An obstetrician may use a physical intervention to help induce labor. These interventions can be done by the doctor with or without an instrument and don’t require medications.
- Stripping the membranes to soften the cervix: The doctor will sweep a gloved finger between the membranes of the amniotic sac and the cervix to cause a separation, hopefully stimulating the mother’s body to release prostaglandins. Prostaglandins help soften the cervix to allow for better dilation.
- Amniotomy to cause the water to break: If the cervix is dilated and the baby’s head has moved down to the pelvis, an obstetrician may rupture the amniotic sac with the help of a special tool, which looks similar to a knitting hook, to puncture the sac, causing a woman’s water to break. While this intervention may cause some discomfort, it can help start labor.
- Another intervention to induce labor involves inserting a small catheter with an inflatable balloon on the end into the cervix to help the cervix stretch and dilate.
Risks of inducing labor
The ultimate goal with labor and delivery is to have a healthy mother and baby, and to do that, it may be necessary to induce labor. As with any medical intervention, there are some associated risks. Our doctors always assess possible risks and discuss these with the mother or couple.
During contractions, the muscle fibers of the uterus temporarily compress and squeeze the blood vessels (during the actual contraction), decreasing the blood supply to the placenta. If the uterus is overstimulated, or contracts too often, the frequency of contractions could temporarily decrease oxygen delivery to the baby, thereby affecting the baby’s heart rate. The doctor will confirm contractions are not too close together or too strong to ensure the baby’s safety.
There is an increased chance of both the mother and baby developing an infection after labor induction, particularly with the amniotomy. The amniotic sac protects the baby and uterus from bacteria, so if it is ruptured and contractions do not progress, it means more time without that protection. This is one of the reasons the doctor monitors contractions to ensure they progress as expected.
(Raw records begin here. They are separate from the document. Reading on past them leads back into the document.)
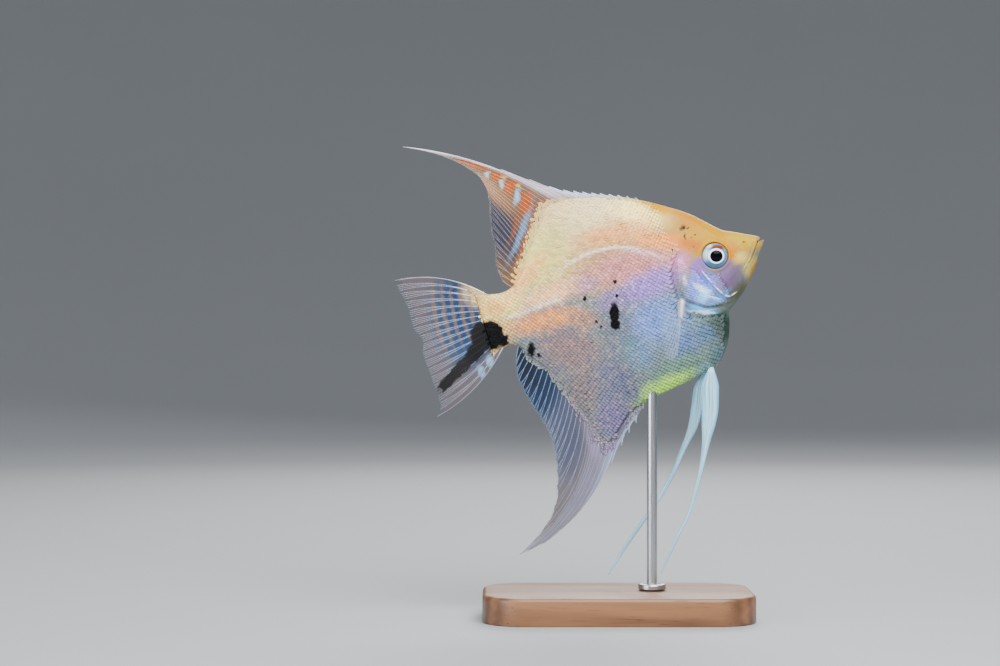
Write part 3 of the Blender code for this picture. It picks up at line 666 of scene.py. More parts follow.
hide_markings = paint_hide()
skin_finish, tree, shader = new_finish("wet pearly skin")
where = fish_coordinates(tree)
markings = used_group(tree, hide_markings)
colour = markings["Colour"]
line_mark = node(tree, "Attribute", attribute_name="side_line").outputs["Fac"]
colour = mixed(tree, line_mark, colour, paint(255, 240, 240))
grain = node(tree, "TexVoronoi", {"Vector": where, "Scale": 1.5, "Randomness": 0.8}).outputs["Distance"]
colour = mixed(tree, ranged(tree, grain, 0.0, 0.16, 0.1, 0.75), colour, paint(150, 110, 90), "MULTIPLY")
colour = mixed(tree, one_part(tree, markings["Ink"]), colour, paint(*ink))
fine = node(tree, "TexNoise", {"Vector": where, "Scale": 2.2, "Detail": 4.0}).outputs["Fac"]
feed(tree, shader, {"Base Color": colour, "Roughness": ranged(tree, fine, 0.36, 0.54, 0.3, 0.7)})
bumped(tree, shader, grain, 0.25, 0.00012)
shader.inputs["Coat Weight"].default_value = 0.10
shader.inputs["Coat Roughness"].default_value = 0.14
shader.inputs["Specular IOR Level"].default_value = 0.05

skin = make_skin(skin_finish)


def store(piece, name, values):
    """Stores a number for each point of a piece."""
    kept = piece.data.attributes.new(name, "FLOAT", "POINT")
    kept.data.foreach_set("value", values.astype(np.float32))


def side_line_marks(behind, height):
    """How strongly each point belongs to the pale canal along the side."""
    marks = np.zeros(len(behind))
    for line in (side_line_front, side_line_rear):
        away, share = from_line(line, behind, height)
        marks = np.maximum(marks, 0.52 * within(share, 0.2) * ridge(away, 0.50))
    away, share = from_line(arm_line, behind, height)
    return np.maximum(marks, 0.85 * within(share, 0.15) * ridge(away, 0.55))


def fish_frame(points):
    """Distance behind and height, in millimetres, of world points in metres."""
    x = points[:, 0] / mm - snout[0]
    z = points[:, 2] / mm - snout[1]
    return (-x * math.cos(nose_up) - z * math.sin(nose_up),
            -x * math.sin(nose_up) + z * math.cos(nose_up))


def corners_of(piece):
    """A piece's points as an array of rows."""
    flat = np.empty(len(piece.data.vertices) * 3, np.float32)
    piece.data.vertices.foreach_get("co", flat)
    return flat.reshape(-1, 3).astype(float)


store(skin, "side_line", side_line_marks(*fish_frame(corners_of(skin))))
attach(skin, "root")
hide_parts("head", "lower_jaw", "trunk", "tail_stem", "gill_cover_left", "gill_cover_right")

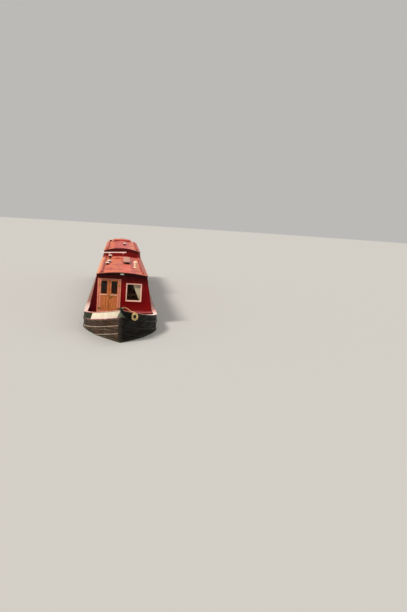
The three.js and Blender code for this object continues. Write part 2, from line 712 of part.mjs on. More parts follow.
function raisedRoof() {
  const low = underRoof(RAISED, RUNNER.y) + ROOF_THICK / 2;
  const runner = block(RUNNER.from, RAISED.to - RUNNER.endsBefore,
    RUNNER.y - RUNNER.wide / 2, RUNNER.y + RUNNER.wide / 2, low, runnerTop());
  const hole = block(HATCH.from, HATCH.to, -HATCH.half, HATCH.half, RAISED.edge - 300, RAISED.edge + 300);
  return cut(joined(roofPanel(RAISED), runner, mirrored(runner)), hole);
}

function hatchSlide() {
  const z = runnerTop() + GAP;
  const crown = (y) => SLIDE.rise * (1 - (y / SLIDE.half) ** 2);
  const top = range(SLIDE.half, -SLIDE.half, 10).map((y) => [y, z + SLIDE.thick + crown(y)]);
  const drop = z - SLIDE.lip;
  const inner = SLIDE.half - SLIDE.wall;
  const outline = [...top, [-SLIDE.half, drop], [-inner, drop], [-inner, z], [inner, z], [inner, drop],
    [SLIDE.half, drop]];
  return slab(outline, HATCH.from - SLIDE.over, RAISED.to - RUNNER.endsBefore);
}

// Doors. A leaf is drawn from its hinge, across +y, facing +x, with its pin on the z axis.

function doorLeaf(width, height, panes, panels) {
  const front = -(LEAF.pin + GAP) + LEAF.ahead;
  const panel = new THREE.BoxGeometry(LEAF.thick, width, height)
    .translate(front - LEAF.thick / 2, LEAF.clear + width / 2, height / 2);
  const tool = (middle, deep) => ({ yA, yB, zA, zB }) =>
    new THREE.BoxGeometry(deep, yB - yA, zB - zA).translate(middle, (yA + yB) / 2, (zA + zB) / 2);
  const holes = panes.map(tool(front - LEAF.thick / 2, LEAF.thick * 3));
  const hollows = panels.map(tool(front, 2 * LEAF.sunk));
  const hinges = HINGE.places.flatMap((share) => {
    const barrel = new THREE.CylinderGeometry(LEAF.pin, LEAF.pin, HINGE.long, 12).rotateX(Math.PI / 2)
      .translate(0, 0, height * share);
    const strap = new THREE.BoxGeometry(HINGE.thick, HINGE.strap, HINGE.deep)
      .translate(front + HINGE.thick / 2 - 0.5, HINGE.strap / 2, height * share);
    return [barrel, strap];
  });
  return cut(joined(cut(panel, ...hollows), ...hinges), ...holes);
}

// Put a leaf in place: where its pin stands, which way it faces and on which side it is hung
function hang(leaf, station, y, z, facing, side) {
  const placed = side > 0 ? leaf.clone() : mirrored(leaf);
  if (facing < 0) placed.rotateZ(Math.PI);
  return placed.translate(xAt(station), y, z);
}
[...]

After every delivery (vaginal or C-section), the uterus needs to contract very firmly and very consistently after the delivery of the baby and placenta. There may be an increased risk of bleeding after delivery if the uterus does not have tone (described as uterine atony), which can occur if the uterine muscle is overly tired from a longer labor. Longer labors can be associated with labor induction, although can happen with both natural and induced labor. The obstetrician will continuously monitor the mother’s vital signs in order to help prevent uterine atony from occurring.
A rare, but serious complication that can occur during labor induction is a uterine rupture, or a tear in the uterus. If a mother has had a C-section in a prior pregnancy, there is a higher risk of this complication because of the scar left on the uterus from the C-section.
Inducing labor & C-sections
Labor induction may not always be effective. If labor doesn’t progress as needed, the doctor may recommend C-section in order to keep the baby and mother healthy. There is conflicting evidence on whether inducing labor results in a greater chance of first-time mothers needing cesarean sections. A new study published in the New England Journal of Medicine found that healthy women with normal pregnancies can induce labor without increasing their chances of a C-section, while ACOG states the opposite.
At CU Rocky Mountain OB-GYN, we do not push a patient to labor induction. We prefer babies come naturally on their own when they’re ready. Instead, we focus on the health of the mother and baby as an indicator for how to handle the final few weeks of each pregnancy.